L2/10-446R2

 

From: Mark Davis

Date: Nov 4, 2010

Subject: Proposal for enhancements to UTS#46

Proposal for enhancements to UTS#46 for next Unicode version.

 

1. We've gotten feedback that it would be useful to indicate whether a character is allowed in IDNA2008 or not, and whether a test case is.

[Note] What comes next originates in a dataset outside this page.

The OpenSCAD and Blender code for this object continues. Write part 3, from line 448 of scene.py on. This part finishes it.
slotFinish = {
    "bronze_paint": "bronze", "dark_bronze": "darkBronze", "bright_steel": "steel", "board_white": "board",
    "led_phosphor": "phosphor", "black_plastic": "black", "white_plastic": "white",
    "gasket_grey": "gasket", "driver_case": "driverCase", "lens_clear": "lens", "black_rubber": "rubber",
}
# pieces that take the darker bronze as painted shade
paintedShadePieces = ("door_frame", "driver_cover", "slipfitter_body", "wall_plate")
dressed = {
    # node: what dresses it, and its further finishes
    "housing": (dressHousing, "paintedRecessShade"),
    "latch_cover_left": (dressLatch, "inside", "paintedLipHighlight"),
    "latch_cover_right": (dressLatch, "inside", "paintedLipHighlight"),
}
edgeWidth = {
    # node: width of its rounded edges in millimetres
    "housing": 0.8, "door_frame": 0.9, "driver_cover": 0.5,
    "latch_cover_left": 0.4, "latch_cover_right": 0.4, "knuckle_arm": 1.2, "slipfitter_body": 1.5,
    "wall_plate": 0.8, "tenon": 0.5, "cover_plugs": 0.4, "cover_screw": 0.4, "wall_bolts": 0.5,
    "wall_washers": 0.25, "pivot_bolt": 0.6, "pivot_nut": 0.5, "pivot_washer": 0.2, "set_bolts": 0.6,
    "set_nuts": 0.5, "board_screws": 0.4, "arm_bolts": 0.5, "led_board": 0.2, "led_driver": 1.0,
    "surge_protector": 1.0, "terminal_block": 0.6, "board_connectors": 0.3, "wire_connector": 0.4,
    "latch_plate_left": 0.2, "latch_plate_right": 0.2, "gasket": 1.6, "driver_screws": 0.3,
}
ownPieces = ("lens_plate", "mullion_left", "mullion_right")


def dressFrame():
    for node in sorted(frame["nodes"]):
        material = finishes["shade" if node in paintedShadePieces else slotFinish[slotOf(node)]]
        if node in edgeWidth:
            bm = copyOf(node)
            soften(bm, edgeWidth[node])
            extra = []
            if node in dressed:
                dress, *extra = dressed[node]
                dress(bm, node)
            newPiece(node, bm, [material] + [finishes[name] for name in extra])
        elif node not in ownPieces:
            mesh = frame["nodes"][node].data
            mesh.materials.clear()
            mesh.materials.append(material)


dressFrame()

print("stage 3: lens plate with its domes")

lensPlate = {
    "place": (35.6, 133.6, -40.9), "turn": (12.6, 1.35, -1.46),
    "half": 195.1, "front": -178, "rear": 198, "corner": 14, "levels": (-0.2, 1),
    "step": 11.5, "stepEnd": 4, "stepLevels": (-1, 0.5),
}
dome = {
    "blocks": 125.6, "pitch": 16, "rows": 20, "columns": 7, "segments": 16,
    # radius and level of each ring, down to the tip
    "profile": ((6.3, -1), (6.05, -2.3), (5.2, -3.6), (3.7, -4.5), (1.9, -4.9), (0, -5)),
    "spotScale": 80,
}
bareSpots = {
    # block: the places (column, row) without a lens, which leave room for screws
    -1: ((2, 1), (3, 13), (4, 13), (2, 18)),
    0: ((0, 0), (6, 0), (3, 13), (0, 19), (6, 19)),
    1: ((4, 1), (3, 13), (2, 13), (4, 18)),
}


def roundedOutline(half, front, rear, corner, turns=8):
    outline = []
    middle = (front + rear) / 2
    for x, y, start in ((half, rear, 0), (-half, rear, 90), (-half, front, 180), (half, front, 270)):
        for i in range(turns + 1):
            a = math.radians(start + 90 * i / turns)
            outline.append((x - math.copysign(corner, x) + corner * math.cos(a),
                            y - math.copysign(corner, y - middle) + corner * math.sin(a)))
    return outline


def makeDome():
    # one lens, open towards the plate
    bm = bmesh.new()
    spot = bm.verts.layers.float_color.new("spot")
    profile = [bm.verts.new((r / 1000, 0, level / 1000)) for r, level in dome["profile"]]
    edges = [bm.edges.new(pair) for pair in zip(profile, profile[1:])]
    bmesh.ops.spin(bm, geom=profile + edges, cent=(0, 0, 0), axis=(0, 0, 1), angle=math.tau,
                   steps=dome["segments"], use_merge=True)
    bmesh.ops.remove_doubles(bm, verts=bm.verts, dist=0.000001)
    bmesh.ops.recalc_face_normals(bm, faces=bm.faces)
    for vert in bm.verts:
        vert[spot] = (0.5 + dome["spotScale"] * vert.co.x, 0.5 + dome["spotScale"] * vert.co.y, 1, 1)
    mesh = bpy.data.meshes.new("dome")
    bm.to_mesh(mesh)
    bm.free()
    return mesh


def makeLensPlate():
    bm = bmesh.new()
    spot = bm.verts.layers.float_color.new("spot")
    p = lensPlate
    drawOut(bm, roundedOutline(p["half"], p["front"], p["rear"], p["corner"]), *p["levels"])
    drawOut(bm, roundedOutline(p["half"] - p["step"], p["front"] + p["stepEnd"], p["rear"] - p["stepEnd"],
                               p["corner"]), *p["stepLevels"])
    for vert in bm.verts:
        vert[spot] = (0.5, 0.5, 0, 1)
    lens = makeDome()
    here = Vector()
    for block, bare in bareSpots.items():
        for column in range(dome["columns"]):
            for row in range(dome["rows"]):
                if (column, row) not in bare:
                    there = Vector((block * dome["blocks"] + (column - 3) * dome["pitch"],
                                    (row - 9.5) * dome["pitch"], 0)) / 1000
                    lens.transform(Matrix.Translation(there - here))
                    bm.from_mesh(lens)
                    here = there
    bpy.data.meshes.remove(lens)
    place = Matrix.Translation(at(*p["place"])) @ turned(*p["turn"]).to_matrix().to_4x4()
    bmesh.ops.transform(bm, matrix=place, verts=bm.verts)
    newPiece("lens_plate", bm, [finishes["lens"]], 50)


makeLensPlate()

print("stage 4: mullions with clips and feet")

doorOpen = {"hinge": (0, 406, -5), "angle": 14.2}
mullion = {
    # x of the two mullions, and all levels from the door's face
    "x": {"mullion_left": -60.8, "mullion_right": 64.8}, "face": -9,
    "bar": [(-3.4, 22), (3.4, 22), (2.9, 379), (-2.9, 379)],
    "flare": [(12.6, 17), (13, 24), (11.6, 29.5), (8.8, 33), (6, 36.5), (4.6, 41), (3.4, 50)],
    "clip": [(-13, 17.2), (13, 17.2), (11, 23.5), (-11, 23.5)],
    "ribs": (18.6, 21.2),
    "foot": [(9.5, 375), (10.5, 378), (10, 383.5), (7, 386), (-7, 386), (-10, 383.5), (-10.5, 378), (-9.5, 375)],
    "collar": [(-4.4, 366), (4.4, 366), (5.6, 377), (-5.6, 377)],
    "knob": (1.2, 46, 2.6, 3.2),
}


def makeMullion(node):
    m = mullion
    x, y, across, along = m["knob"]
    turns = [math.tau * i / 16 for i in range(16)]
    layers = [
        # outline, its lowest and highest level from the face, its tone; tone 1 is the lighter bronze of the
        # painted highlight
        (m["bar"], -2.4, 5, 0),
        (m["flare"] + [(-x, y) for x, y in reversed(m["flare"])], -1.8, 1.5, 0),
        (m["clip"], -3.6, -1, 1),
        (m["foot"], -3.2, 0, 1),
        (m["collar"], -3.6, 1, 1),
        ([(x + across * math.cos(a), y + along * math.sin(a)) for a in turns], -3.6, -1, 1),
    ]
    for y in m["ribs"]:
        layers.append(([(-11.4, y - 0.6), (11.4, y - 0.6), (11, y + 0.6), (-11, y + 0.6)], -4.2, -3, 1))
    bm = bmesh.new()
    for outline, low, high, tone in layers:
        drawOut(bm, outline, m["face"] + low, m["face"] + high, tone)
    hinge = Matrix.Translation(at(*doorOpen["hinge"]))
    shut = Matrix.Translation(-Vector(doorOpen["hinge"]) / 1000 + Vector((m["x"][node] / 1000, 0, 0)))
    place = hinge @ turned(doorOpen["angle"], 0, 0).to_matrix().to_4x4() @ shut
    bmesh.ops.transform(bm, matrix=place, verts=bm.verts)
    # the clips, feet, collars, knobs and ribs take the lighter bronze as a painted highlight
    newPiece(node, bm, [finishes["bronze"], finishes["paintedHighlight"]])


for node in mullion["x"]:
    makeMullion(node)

The proposal is to issue a 6.0.1 version of UTS #46 with an additional optional field in the data files http://www.unicode.org/Public/idna/latest/IdnaMappingTable.txt and http://www.unicode.org/Public/idna/latest/IdnaTest.txt.

 

We define an acronym "NV8" to indicate at least one code point in a string is DISALLOWED under all versions of IDNA2008 (at or after Unicode 5.2).

 

The optional fields with this acronym will appear in the following cases:

 

For the IdnaTest.txt file, the extra field appears if the toUnicode value (field 3) contains any character that is NV8. The NV8 field does not otherwise appear.

 

Example:

B;        fass.de;

B;        xn--53h;        ☕;        xn--53h ; NV8

 

For the IdnaMappingTable.txt file, the extra field appears:

  1. if the status is "valid" or "disallowed_STD3_valid" (field 2) and the source (field 1) contains any character that is NV8.
  2. if the status is "mapped" or "disallowed_STD3_mapped" (field 2) and the mapped value (field 3) contains any character that is NV8.
  3. The NV8 field does not otherwise appear.

 

Examples:

0030..0039    ; valid                                 # 1.1         DIGIT ZERO..DIGIT NINE

00B6..00B7    ; valid     ; NV8              # 1.1         PILCROW SIGN..MIDDLE DOT

2474          ; disallowed_STD3_mapped ; 0028 0031 0029 ; NV8 # 1.1         PARENTHESIZED DIGIT ONE

3260          ; mapped       ; 1100   ; NV8              # 1.1         CIRCLED HANGUL KIYEOK

 

We will note that NV8 does not apply the BIDI, CONTEXTO, or CONTEXTJ tests, since those need to be applied to the complete context of a label.

 

 

2. It would be useful to generate a more comprehensive set of test cases, like we do for collation. It could include one sample for:

  1. each assigned character (a sample in the case of large scripts)
  2. each multi-character nfd and nfkd decomposition
  1. + an interior combining mark
  2. + a trailing combining mark